To resume the exposition of the text, the divine reply to this prayer for Ishmael is, “Yes, Sarah shall bear thee a son,” where the “yes” (ναί) marks the divine assent or nod (νεύω). Thus God answers the one request by two gifts (252–255). The greater gift is the self-taught Isaac nature of which, rare as it is in its highest form, we have a foretaste in the fact that our powers of sense and mental processes are acquired without teaching (256–257). Why wonder, then, that the unlaboured virtue symbolized by Isaac should be given direct from heaven, like the manna and the automatic harvest of the sabbatical year? (258–260). Further, this child is free from womanish passion and will be rightly named “laughter,” the natural outcry of the glad (261–262). The next words, “I have blessed Ishmael, but my covenant I will stablish with Isaac,” shews that, while God gives the stronger the higher wisdom of the self-taught, he also gives the weaker the lower wisdom of the schools.

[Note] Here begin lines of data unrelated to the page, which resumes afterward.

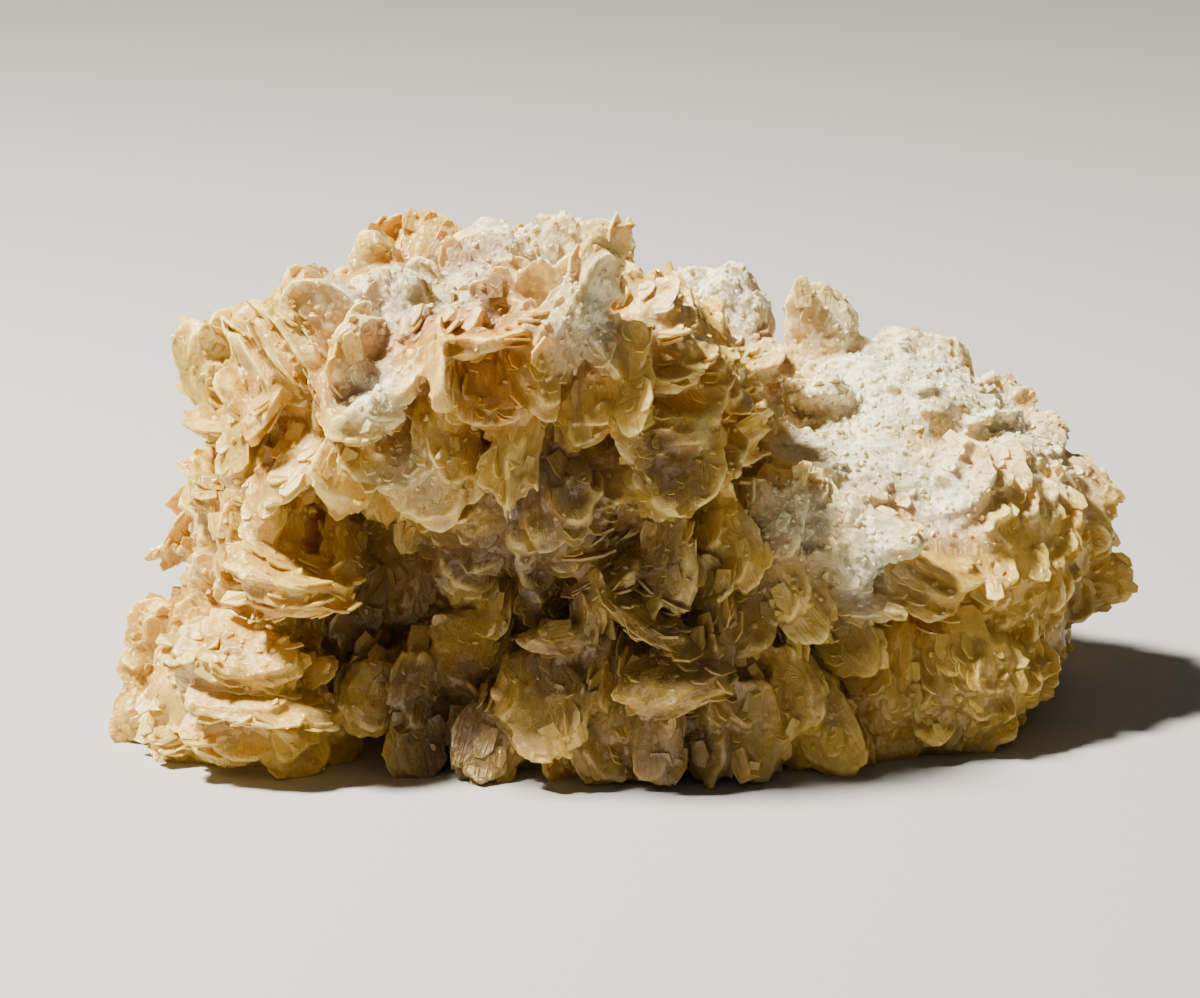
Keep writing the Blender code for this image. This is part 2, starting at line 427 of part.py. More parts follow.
def floor_block():
    """The block that stands for everything below the floor."""
    form = bmesh.new()
    bmesh.ops.create_cube(form, size=1)
    bmesh.ops.scale(form, vec=FLOOR_BLOCK, verts=form.verts)
    mesh = bpy.data.meshes.new("floor_block")
    form.to_mesh(mesh)
    form.free()
    below = Matrix.Translation((0, 0, -FLOOR_BLOCK.z / 2))
    return add_helper("floor_block", mesh, below, bpy.context.scene.collection)


def largest_body(mesh):
    """Leaves only the outer skin of the mass: pockets closed in by crystals are filled."""
    form = bmesh.new()
    form.from_mesh(mesh)
    left = set(form.verts)
    bodies = []
    while left:
        reached = {left.pop()}
        front = list(reached)
        while front:
            for edge in front.pop().link_edges:
                found = left.intersection(edge.verts)
                left -= found
                reached |= found
                front.extend(found)
        bodies.append(reached)
    outer = max(bodies, key=len)
    inner = [corner for corner in form.verts if corner not in outer]
    bmesh.ops.delete(form, geom=inner, context="VERTS")
    form.to_mesh(mesh)
    form.free()


def boolean(mesh, operation, operand):
    """The mesh joined with a collection's objects, or cut by an object, and tidied."""
    workpiece = bpy.data.objects.new("workpiece", mesh)
    bpy.context.scene.collection.objects.link(workpiece)
    modifier = workpiece.modifiers.new(operation.lower(), "BOOLEAN")
    modifier.operation = operation
    modifier.solver = "MANIFOLD"
    if isinstance(operand, bpy.types.Collection):
        modifier.operand_type = "COLLECTION"
        modifier.collection = operand
    else:
        modifier.object = operand
    shaped = workpiece.evaluated_get(bpy.context.evaluated_depsgraph_get())
    result = bpy.data.meshes.new_from_object(shaped)
    bpy.data.objects.remove(workpiece)
    largest_body(result)
    return result


def build_cluster():
    """Joins lumps and crystals into one solid, and cuts it off flat where it was broken from its rock."""
    for leftover in list(bpy.data.objects):
        bpy.data.objects.remove(leftover)
    outline_rng = random.Random(OUTLINE_SEED)
    growth = bpy.data.collections.new("growth")
    bpy.context.scene.collection.children.link(growth)
    add_lumps(growth)
    taken = add_front_crystals(growth, outline_rng)
    add_grown_crystals(growth, outline_rng, taken)

    trunk = growth.objects["trunk"]
    start = trunk.data.copy()
    start.transform(trunk.matrix_world)
    bpy.data.objects.remove(trunk)
    joined = boolean(start, "UNION", growth)
    standing_flat = boolean(joined, "DIFFERENCE", floor_block())
    for helper in list(bpy.data.objects):
        bpy.data.objects.remove(helper)
    bpy.data.collections.remove(growth)

    standing_flat.transform(Matrix.Translation(CENTRING))
    standing_flat.name = "barite_cluster"
    standing_flat.materials.clear()
    standing_flat.materials.append(stone_material())
    cluster = bpy.data.objects.new("barite_cluster", standing_flat)
    bpy.context.scene.collection.objects.link(cluster)


build_cluster()
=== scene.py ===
import functools
import json
import math
import random

import bmesh
import bpy
import numpy as np
from bpy.props import FloatProperty, FloatVectorProperty, IntProperty, PointerProperty
from mathutils import Matrix, Vector, noise
from mathutils.bvhtree import BVHTree
from mathutils.kdtree import KDTree

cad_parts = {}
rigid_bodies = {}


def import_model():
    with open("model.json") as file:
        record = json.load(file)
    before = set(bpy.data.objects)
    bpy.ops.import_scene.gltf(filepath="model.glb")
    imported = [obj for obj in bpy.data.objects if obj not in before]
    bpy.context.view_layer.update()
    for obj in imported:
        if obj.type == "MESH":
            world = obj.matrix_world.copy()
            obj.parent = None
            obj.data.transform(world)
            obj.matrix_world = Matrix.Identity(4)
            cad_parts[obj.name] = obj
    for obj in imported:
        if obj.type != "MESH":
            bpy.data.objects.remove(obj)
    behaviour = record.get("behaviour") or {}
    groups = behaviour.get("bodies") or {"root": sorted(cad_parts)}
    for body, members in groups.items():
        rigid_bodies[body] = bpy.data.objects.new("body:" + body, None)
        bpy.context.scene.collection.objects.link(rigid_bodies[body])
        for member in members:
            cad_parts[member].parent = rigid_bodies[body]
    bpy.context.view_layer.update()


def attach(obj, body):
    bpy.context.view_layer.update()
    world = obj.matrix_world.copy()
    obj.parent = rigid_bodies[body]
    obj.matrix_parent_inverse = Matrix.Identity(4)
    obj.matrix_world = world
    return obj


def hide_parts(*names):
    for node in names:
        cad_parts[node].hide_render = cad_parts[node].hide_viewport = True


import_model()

bl_info = {
    "name": "Barite crystal cluster",
    "version": (1, 0, 0),
    "blender": (4, 5, 0),
    "location": "3D View > Sidebar > Barite",
    "description": "Grows a bladed barite cluster over the part's own lumps, with its stage",
    "category": "Object",
}

MM = 0.001

# The front sheet, on which crystals and colours are placed, and the shift to the part's origin
EYE_ELEVATION = math.radians(14)
EYE_DISTANCE = 450 * MM
SHEET_CENTRE = Vector((0, 0, 22)) * MM
CENTRING = Vector((-2.600, -1.160, 0)) * MM

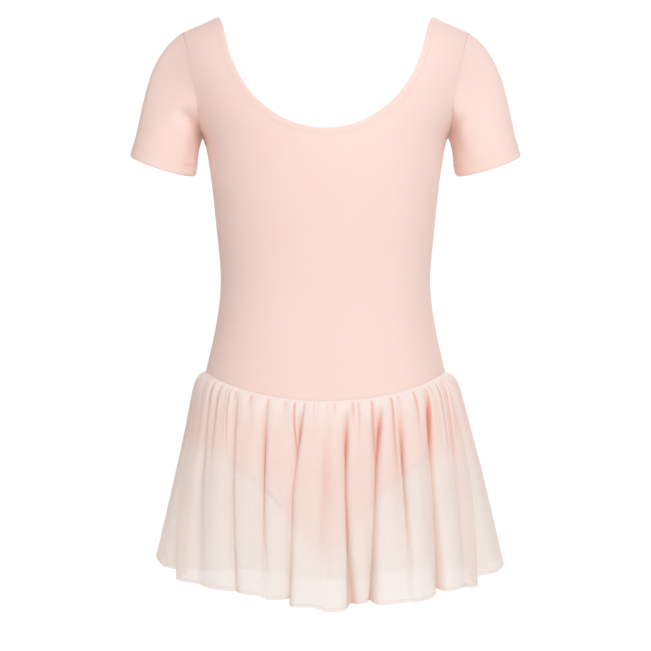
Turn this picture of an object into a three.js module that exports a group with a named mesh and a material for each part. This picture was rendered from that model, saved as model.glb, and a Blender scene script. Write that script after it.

The next words are, “whom Sarah shall bear at this season and in the other year.” By season (καιρός) we may understand God Himself, the season or opportunity, which forsakes the wicked but dwells in the good, and by the “other year” is meant eternity, the life of the world of thought which was also meant when Isaac “in that year found the hundredfold crop” (264–269). Finally the words “He completed talking with him and God went up from Abraham” indicate that when we have learnt our lesson we must be left to meditate on and practise it, a truth which every good teacher knows (270).
The MS. authority for this treatise seems to be unusually weak. Wendland found only two MSS. of any antiquity (A and B), both of them according to him of the same (and inferior) family. Mangey also used two late MSS. in the libraries of New College, Oxford, and Trinity, Cambridge. I have collated the latter of these, but without any results to speak of. Perhaps this lack of MS. support may serve me as some apology for having introduced so many conjectural emendations of my own into the text.